(Stated goal)
Print exactly the part opening with the line containing "part.py. More parts follow." and closing with the line containing "return nodes", with both of those lines included.

(Dataset rows)
┄┄┄┄┄┄┄┄┄┄┄┄┄┄┄┄┄┄┄┄

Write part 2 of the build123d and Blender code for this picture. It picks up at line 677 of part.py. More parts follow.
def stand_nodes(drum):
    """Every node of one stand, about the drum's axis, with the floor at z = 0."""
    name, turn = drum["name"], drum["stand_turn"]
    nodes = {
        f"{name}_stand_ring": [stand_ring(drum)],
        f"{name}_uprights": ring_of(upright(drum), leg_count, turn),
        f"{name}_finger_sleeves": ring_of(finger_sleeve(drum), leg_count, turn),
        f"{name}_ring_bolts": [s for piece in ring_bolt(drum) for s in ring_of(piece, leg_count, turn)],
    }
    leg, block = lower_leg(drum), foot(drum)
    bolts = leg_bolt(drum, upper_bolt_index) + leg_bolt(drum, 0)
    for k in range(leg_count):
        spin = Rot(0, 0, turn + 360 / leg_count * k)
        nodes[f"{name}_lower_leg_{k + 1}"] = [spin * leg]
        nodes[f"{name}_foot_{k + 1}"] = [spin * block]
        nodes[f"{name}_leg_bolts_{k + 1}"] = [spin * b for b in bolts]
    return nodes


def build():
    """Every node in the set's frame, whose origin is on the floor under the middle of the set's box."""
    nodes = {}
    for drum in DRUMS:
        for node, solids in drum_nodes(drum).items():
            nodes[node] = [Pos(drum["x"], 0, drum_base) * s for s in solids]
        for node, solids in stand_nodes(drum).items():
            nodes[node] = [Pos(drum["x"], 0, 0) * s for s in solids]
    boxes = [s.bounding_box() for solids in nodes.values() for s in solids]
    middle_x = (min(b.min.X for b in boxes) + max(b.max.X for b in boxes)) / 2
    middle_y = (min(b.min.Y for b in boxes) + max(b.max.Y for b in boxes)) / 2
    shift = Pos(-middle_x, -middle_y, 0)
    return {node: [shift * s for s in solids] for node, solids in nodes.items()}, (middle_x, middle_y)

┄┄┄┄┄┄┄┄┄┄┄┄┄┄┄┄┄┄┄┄

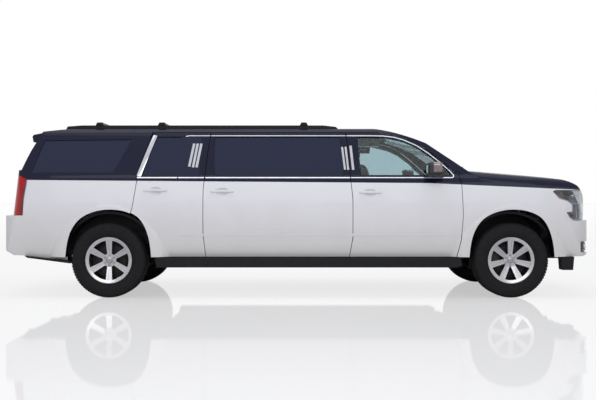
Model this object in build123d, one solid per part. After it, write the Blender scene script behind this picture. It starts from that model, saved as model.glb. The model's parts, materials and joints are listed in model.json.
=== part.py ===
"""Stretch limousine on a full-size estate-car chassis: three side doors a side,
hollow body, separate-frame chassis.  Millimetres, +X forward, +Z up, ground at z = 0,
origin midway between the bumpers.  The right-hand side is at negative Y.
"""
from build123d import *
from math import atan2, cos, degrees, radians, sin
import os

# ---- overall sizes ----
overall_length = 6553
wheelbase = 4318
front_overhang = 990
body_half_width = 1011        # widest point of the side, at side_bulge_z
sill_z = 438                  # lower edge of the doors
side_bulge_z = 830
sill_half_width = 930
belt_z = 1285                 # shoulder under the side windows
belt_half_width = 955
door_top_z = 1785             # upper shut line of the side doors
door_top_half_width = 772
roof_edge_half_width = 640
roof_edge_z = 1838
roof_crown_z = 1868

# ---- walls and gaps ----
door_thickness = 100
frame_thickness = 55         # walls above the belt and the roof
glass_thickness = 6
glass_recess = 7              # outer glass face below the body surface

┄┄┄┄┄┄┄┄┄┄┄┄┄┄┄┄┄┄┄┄

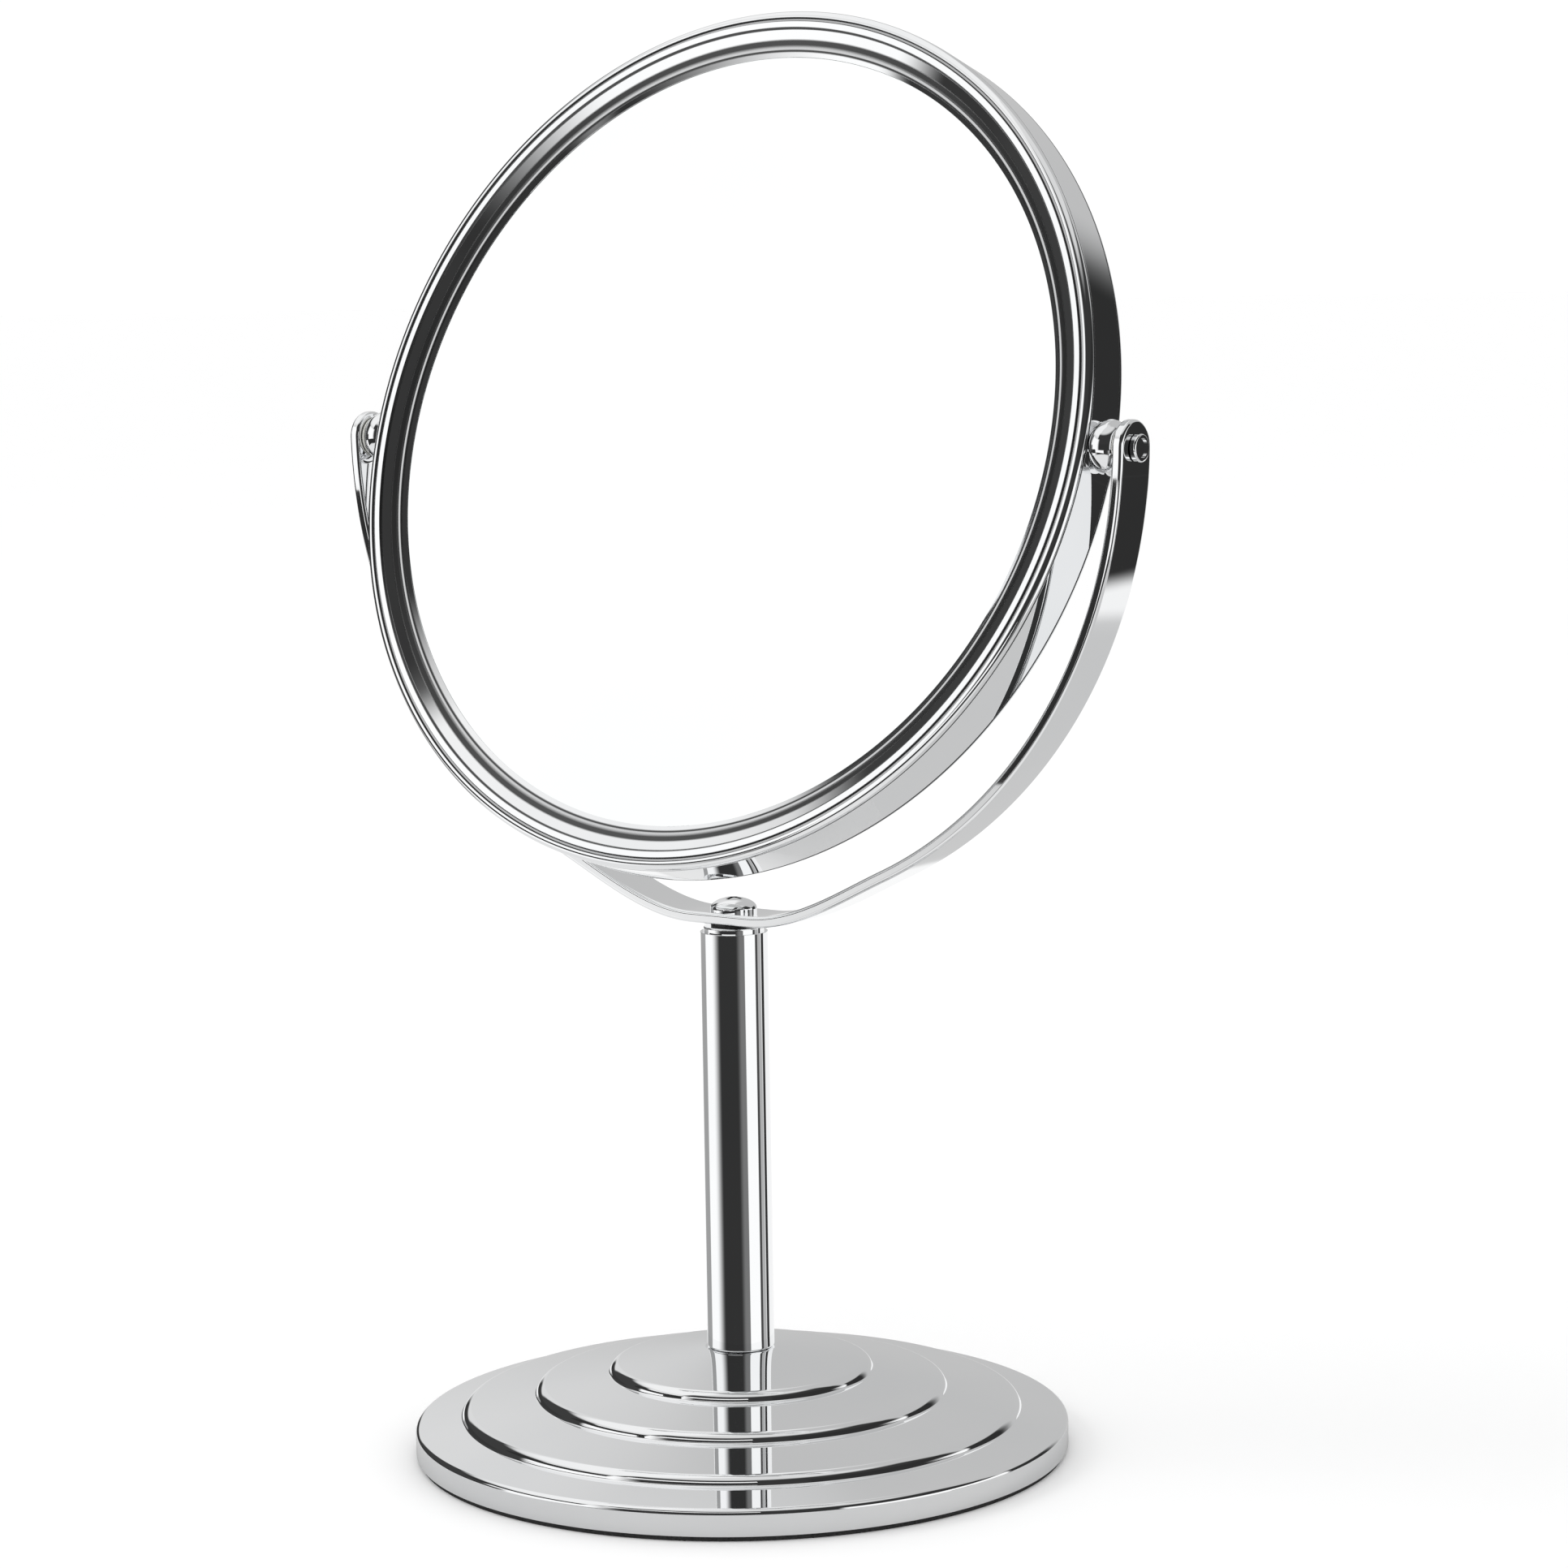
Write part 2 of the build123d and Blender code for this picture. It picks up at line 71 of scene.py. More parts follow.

┄┄┄┄┄┄┄┄┄┄┄┄┄┄┄┄┄┄┄┄

(The output)
Write part 2 of the build123d and Blender code for this picture. It picks up at line 677 of part.py. More parts follow.
def stand_nodes(drum):
    """Every node of one stand, about the drum's axis, with the floor at z = 0."""
    name, turn = drum["name"], drum["stand_turn"]
    nodes = {
        f"{name}_stand_ring": [stand_ring(drum)],
        f"{name}_uprights": ring_of(upright(drum), leg_count, turn),
        f"{name}_finger_sleeves": ring_of(finger_sleeve(drum), leg_count, turn),
        f"{name}_ring_bolts": [s for piece in ring_bolt(drum) for s in ring_of(piece, leg_count, turn)],
    }
    leg, block = lower_leg(drum), foot(drum)
    bolts = leg_bolt(drum, upper_bolt_index) + leg_bolt(drum, 0)
    for k in range(leg_count):
        spin = Rot(0, 0, turn + 360 / leg_count * k)
        nodes[f"{name}_lower_leg_{k + 1}"] = [spin * leg]
        nodes[f"{name}_foot_{k + 1}"] = [spin * block]
        nodes[f"{name}_leg_bolts_{k + 1}"] = [spin * b for b in bolts]
    return nodes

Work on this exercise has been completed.